Running the command above produced the following output (this run is now way faster then the first run as it retries way less sectors now):
GNU ddrescue 1.26
About to copy 4000 GBytes from '/dev/sdb1' to 'sdb1.img'
Starting positions: infile = 0 B, outfile = 0 B
Copy block size: 128 sectors Initial skip size: 78208 sectors
Sector size: 512 Bytes
Press Ctrl-C to interrupt
Initial status (read from mapfile)
rescued: 4000 GB, tried: 183296 B, bad-sector: 1024 B, bad areas: 2
Current status
ipos: 118035 MB, non-trimmed: 0 B, current rate: 0 B/s
opos: 118035 MB, non-scraped: 182272 B, average rate: 0 B/s
non-tried: 0 B, bad-sector: 1024 B, error rate: 128 B/s
rescued: 4000 GB, bad areas: 2, run time: 9s
pct rescued: 99.99%, read errors: 2, remaining time: n/a
time since last successful read: n/a
Retrying bad sectors... Retry 1 (forwards)

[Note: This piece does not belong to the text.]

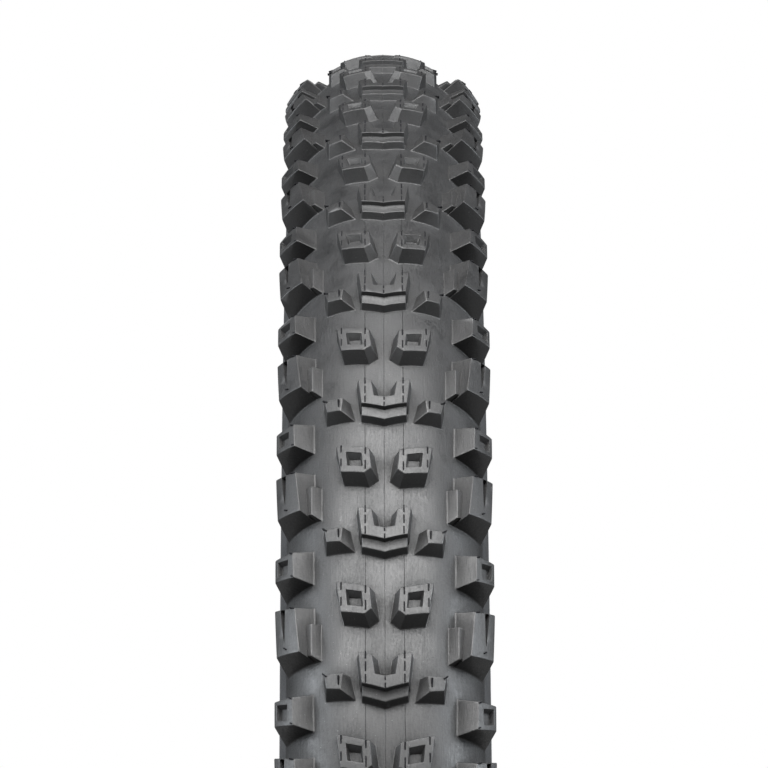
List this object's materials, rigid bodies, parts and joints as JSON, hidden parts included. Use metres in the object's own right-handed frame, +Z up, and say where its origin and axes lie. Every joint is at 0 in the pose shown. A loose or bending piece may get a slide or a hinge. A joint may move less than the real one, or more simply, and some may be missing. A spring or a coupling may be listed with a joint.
{
  "type": "bicycle tire",
  "caption": "Off-road bicycle tire with chevron, square and hollow shoulder tread blocks on a tubeless two-ply casing.",
  "frame": {"origin": "centre of the wheel, midway between the two beads", "axes": "+Y along the wheel's axle to the right side, +Z up, +X the rolling direction at the top of the wheel"},
  "size_m": [0.74, 0.062, 0.74],
  "materials": {
    "tread_rubber": "matte",
    "sidewall_rubber": "satin",
    "chafer_rubber": "satin",
    "liner_rubber": "satin",
    "casing_rubber": "matte",
    "casing_fabric": "matte",
    "belt_fabric": "matte",
    "aramid_core": "matte"
  },
  "bodies": {
    "root": {"bead_core_left": "aramid_core", "bead_filler_left": "casing_rubber", "chafer_left": "chafer_rubber", "bead_core_right": "aramid_core", "bead_filler_right": "casing_rubber", "chafer_right": "chafer_rubber", "inner_liner": "liner_rubber", "casing_ply_inner": "casing_fabric", "casing_ply_outer": "casing_fabric", "breaker_belt": "belt_fabric", "sidewall_protection_left": "belt_fabric", "sidewall_rubber_left": "sidewall_rubber", "sidewall_protection_right": "belt_fabric", "sidewall_rubber_right": "sidewall_rubber", "tread_base": "tread_rubber", "centre_chevron_blocks": "tread_rubber", "centre_square_blocks_left": "tread_rubber", "transition_knobs_left": "tread_rubber", "shoulder_hollow_knobs_left": "tread_rubber", "shoulder_long_knobs_left": "tread_rubber", "centre_square_blocks_right": "tread_rubber", "transition_knobs_right": "tread_rubber", "shoulder_hollow_knobs_right": "tread_rubber", "shoulder_long_knobs_right": "tread_rubber"}
  },
  "joints": []
}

ipos: 118035 MB, non-trimmed: 0 B, current rate: 0 B/s
opos: 118035 MB, non-scraped: 182272 B, average rate: 0 B/s
non-tried: 0 B, bad-sector: 1024 B, error rate: 128 B/s
rescued: 4000 GB, bad areas: 2, run time: 17s
pct rescued: 99.99%, read errors: 4, remaining time: n/a
time since last successful read: n/a
Retrying bad sectors... Retry 2 (backwards)
ipos: 118035 MB, non-trimmed: 0 B, current rate: 0 B/s
opos: 118035 MB, non-scraped: 182272 B, average rate: 21 B/s
non-tried: 0 B, bad-sector: 512 B, error rate: 0 B/s
rescued: 4000 GB, bad areas: 1, run time: 23s
pct rescued: 99.99%, read errors: 5, remaining time: 35m
time since last successful read: 4s
Retrying bad sectors... Retry 3 (forwards)
Finished
After that step it was good enough for me. I got basically every file back. If you want you can now also include Pass 4
(the scrapping step) by removing the --no-scrape
option and do a third run e.g.:
sudo ddrescue --verbose --idirect -r3 /dev/sdb1 sdb1.img sdb1.logfile
Restoring recovered data
While I was trying to rescue my data on that failing disk I already ordered a new one. After that one arrived I created a new partition on that new disk. The final step now was to copy the recovered files out of that image file (sdb1.img
) created above. For this I mounted the image file into a directory using the loop device e.g.:
sudo mount -o loop sdb1.img /mnt
Then I used rsync
command to copy all the files to the new disk (after setting up this new disk like creating a partition and formatting it with a file system). Lets assume that the new disk is mounted at /data
the command to copy the files looks like this (besides other things --archive
keeps all the permissions e.g.):
sudo rsync --archive --verbose --progress /mnt/ /data/
So finally I recovered basically all my files. Kudos to ddrescue
! ❤️ Your result of course will vary. Maybe you can recover everything, maybe you’ll only get parts of your data back.